James Power Gordon, the son of a corporate lawyer, was born in Brooklyn on March 20, 1928, and grew up in Forest Hills, Queens, and Scarsdale, N.Y. He graduated from Phillips Exeter Academy and the Massachusetts Institute of Technology. After M.I.T. turned down his application for graduate school -- "fortunately, as it turned out," he wrote -- he went to Columbia.
In mid-1951, Dr. Townes asked Dr. Gordon to join his microwave project. Though he worried that it would hurt his doctoral dissertation if the maser did not work, Dr. Gordon said yes.
The students on the team built the maser with their own hands and encountered endless practical problems. One was that the vacuum chamber enclosing the maser sprang leaks.
"We even had names for the leaks," Dr. Gordon wrote in Optics & Photonics News in 2010. "There was the necktie leak, where your tie gets sucked into the box."
Even after it was proved to work and named, Dr. Gordon wrote, some of his Columbia colleagues questioned its usefulness. One said the maser actually stood for "money acquisition scheme for expensive research."

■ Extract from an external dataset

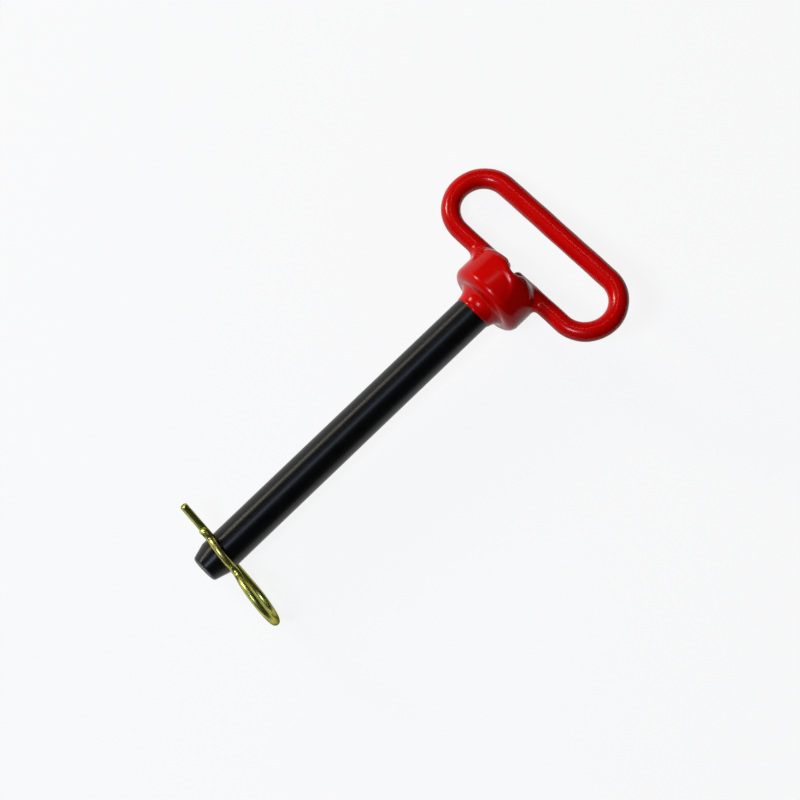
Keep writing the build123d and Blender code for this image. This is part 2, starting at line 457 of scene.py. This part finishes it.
def mesh_object(
    name: str, points: Array, quads: Array, caps: list[list[int]], normals: Array | None = None
) -> Any:
    """Put a grid of quads into a new smooth object at the origin.

    Args:
        name: name of the object.
        points: (n, 3) vertices in metres in the row's frame.
        quads: (m, 4) vertex numbers.
        caps: closing faces with more corners.
        normals: (n, 3) normals of the surface at its vertices, if they are known.

    Returns:
        The object.
    """
    mesh = bpy.data.meshes.new(name)
    mesh.from_pydata(points.tolist(), [], quads.tolist() + caps)
    mesh.validate()
    mesh.polygons.foreach_set("use_smooth", np.ones(len(mesh.polygons), bool))
    if normals is not None:
        mesh.normals_split_custom_set_from_vertices(normals.tolist())
    mesh.update()
    piece = bpy.data.objects.new(name, mesh)
    bpy.context.scene.collection.objects.link(piece)
    return piece


def turn_from(points: Array, start_deg: float) -> Array:
    """Turn of points about the pin's axis from a direction, between -pi and pi.

    Args:
        points: (n, 3) points in the pin's frame.
        start_deg: turn of the direction from the X axis.

    Returns:
        Turn of each point in radians.
    """
    turn = np.arctan2(points[:, 1], points[:, 0]) - math.radians(start_deg)
    return (turn + math.pi) % (2 * math.pi) - math.pi


def smooth_min(a: Array, b: Array, width: float) -> Array:
    """The lesser of a and b, lowered by (width - |a - b|)^2 / (4 width) where they are that near.

    Args:
        a: first distances.
        b: second distances.
        width: how near the two are where they start to blend, in millimetres.

    Returns:
        The blended distances.
    """
    near = np.maximum(width - np.abs(a - b), 0)
    return np.minimum(a, b) - near * near / (4 * width)


def rounded_corner(across: Array, along: Array, radius: Array | float) -> Array:
    """Distance to a quarter plane with a rounded corner.

    With both distances raised by the corner's radius, the distance is the length of their
    positive parts, or the greater of the two inside, less that radius.

    Args:
        across: signed distance to one side.
        along: signed distance to the other side.
        radius: radius of the corner.

    Returns:
        Signed distance to the corner.
    """
    u, v = across + radius, along + radius
    outside = np.hypot(np.maximum(u, 0), np.maximum(v, 0))
    return outside + np.minimum(np.maximum(u, v), 0) - radius


class LevelSet:
    """Closed surface where a distance function is zero.

    Attributes:
        STEP: reach of the differences that give a slope, in millimetres.
        FLATTEST: least squared slope to divide by.
        EVENINGS: number of times that the vertices are evened out.
    """

    STEP = 0.02
    FLATTEST = 1e-6
    EVENINGS = 3

    def __init__(self, distance: Callable[[Array], Array], low: Array, high: Array, pitch: float) -> None:
        """Set the function and the box that holds the surface.

        Args:
            distance: function from (n, 3) points to their signed distances, negative inside.
            low: lowest corner of the box.
            high: highest corner of the box.
            pitch: size of a cell.
        """
        self.distance = distance
        self.low = np.asarray(low, float)
        self.pitch = pitch
        self.shape = np.ceil((np.asarray(high) - self.low) / pitch).astype(int) + 1

    def gradient(self, points: Array) -> Array:
        """Slope of the distance by central differences.

        Args:
            points: (n, 3) points.

        Returns:
            (n, 3) slopes.
        """
        slopes = []
        for unit in np.eye(3):
            rise = self.distance(points + self.STEP * unit) - self.distance(points - self.STEP * unit)
            slopes.append(rise / (2 * self.STEP))
        return np.stack(slopes, 1)

    def settle(self, points: Array, rounds: int) -> Array:
        """Move points onto the surface: each goes back along the slope by distance over slope.

        Args:
            points: (n, 3) points near the surface.
            rounds: number of steps.

        Returns:
            (n, 3) points on the surface.
        """
        for _ in range(rounds):
            slope = self.gradient(points)
            size = np.maximum((slope * slope).sum(1), self.FLATTEST)
            points = points - slope * (self.distance(points) / size)[:, None]
        return points

    def mesh(self) -> tuple[Array, Array, Array]:
        """Mesh the surface with one vertex in each cell that it crosses.

        A vertex starts at the mean of the crossings on its cell's edges. Each grid edge with
        ends of different sign gives one quad of the four cells round it. The vertices are then
        evened out, each to the mean of its neighbours, and settled back on the surface.

        Returns:
            (n, 3) vertices, (m, 4) quads that face outwards, and (n, 3) normals.
        """
        index = np.stack(np.meshgrid(*map(np.arange, self.shape), indexing="ij"), -1)
        corners = self.low + index * self.pitch
        value = self.distance(corners.reshape(-1, 3)).reshape(self.shape)
        cells = tuple(self.shape - 1)
        total, count = np.zeros(cells + (3,)), np.zeros(cells)
        crossings = []
        for axis in range(3):
            ahead = np.roll(value, -1, axis)
            crossed = (value < 0) != (ahead < 0)
            crossed[(slice(None),) * axis + (-1,)] = False
            gap = np.where(crossed, value - ahead, 1.0)
            ahead_by = np.where(crossed, value / gap, 0) * self.pitch
            place = corners + np.eye(3)[axis] * ahead_by[..., None]
            crossings.append(crossed)
            others = [i for i in range(3) if i != axis]
            for first in (0, 1):
                for second in (0, 1):
                    cut = [slice(0, n) for n in cells]
                    cut[others[0]] = slice(first, cells[others[0]] + first)
                    cut[others[1]] = slice(second, cells[others[1]] + second)
                    hit = crossed[tuple(cut)]
                    total += np.where(hit[..., None], place[tuple(cut)], 0)
                    count += hit
        used = count > 0
        number = np.full(cells, -1)
        number[used] = np.arange(used.sum())
        points = total[used] / count[used][:, None]
        quads = []
        for axis in range(3):
            one, two = np.eye(3, dtype=int)[[(axis + 1) % 3, (axis + 2) % 3]]
            at = np.argwhere(crossings[axis])
            round_edge = [at - one - two, at - two, at, at - one]
            quad = np.stack([number[tuple(c.T)] for c in round_edge], 1)
            inward = value[tuple(at.T)] >= 0
            quad[inward] = quad[inward][:, ::-1]
            quads.append(quad)
        quads = np.concatenate(quads)
        for _ in range(self.EVENINGS):
            points = self.settle(self.evened(points, quads), 2)
        slope = self.gradient(points)
        return points, quads, slope / np.linalg.norm(slope, axis=1)[:, None]

    @staticmethod
    def evened(points: Array, quads: Array) -> Array:
        """Half way from each vertex to the mean of those it shares an edge with.

        Args:
            points: (n, 3) vertices.
            quads: (m, 4) quads.

        Returns:
            (n, 3) vertices.
        """
        total, count = np.zeros_like(points), np.zeros(len(points))
        for side in range(4):
            here, there = quads[:, side], quads[:, (side + 1) % 4]
            for a, b in ((here, there), (there, here)):
                np.add.at(total, a, points[b])
                np.add.at(count, a, 1)
        return 0.5 * points + 0.5 * total / count[:, None]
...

But by 1955, newspapers were reporting that the maser could be used to keep time so well that in 300 years it would be off by less than a second. A headline in The New York Times said, "New Clock Joins World's Wonders." In 1958, The Boston Globe reported that the maser was being adapted for military use by 20 universities and electronics firms. One use was to sense missile launchings as far as 4,000 miles away.
But its largest significance was in paving the way for the laser. In 1958, Dr. Townes joined with Arthur L. Schawlow to write a paper, "Infrared and Optical Masers," that described a device to produce laser light. They received a patent for it. A Columbia graduate student, R. Gordon Gould, came up with insights on how to build it and named it. Theodore H. Maiman, a physicist with Hughes Aircraft in California, built the first operational laser in 1960.
Besides his wife, the former Susanna Poythress Bland Waldner, Dr. Gordon is survived by a son, James Jr.; two daughters, Sara Bolling Gordon and Susanna Gordon; and four grandchildren. A brother, Dr. Robert S. Gordon Jr., who coordinated AIDS research at the National Institutes of Health, died in 1985.
Dr. Gordon, who won tournaments in platform tennis, liked to wear his raccoon coat, sit on his front porch and smoke a Meerschaum pipe. One time, his wife recalled, his hair was mussed, and she asked him, "Who do you think you are, Einstein?"
"I'm closer than most people," he answered.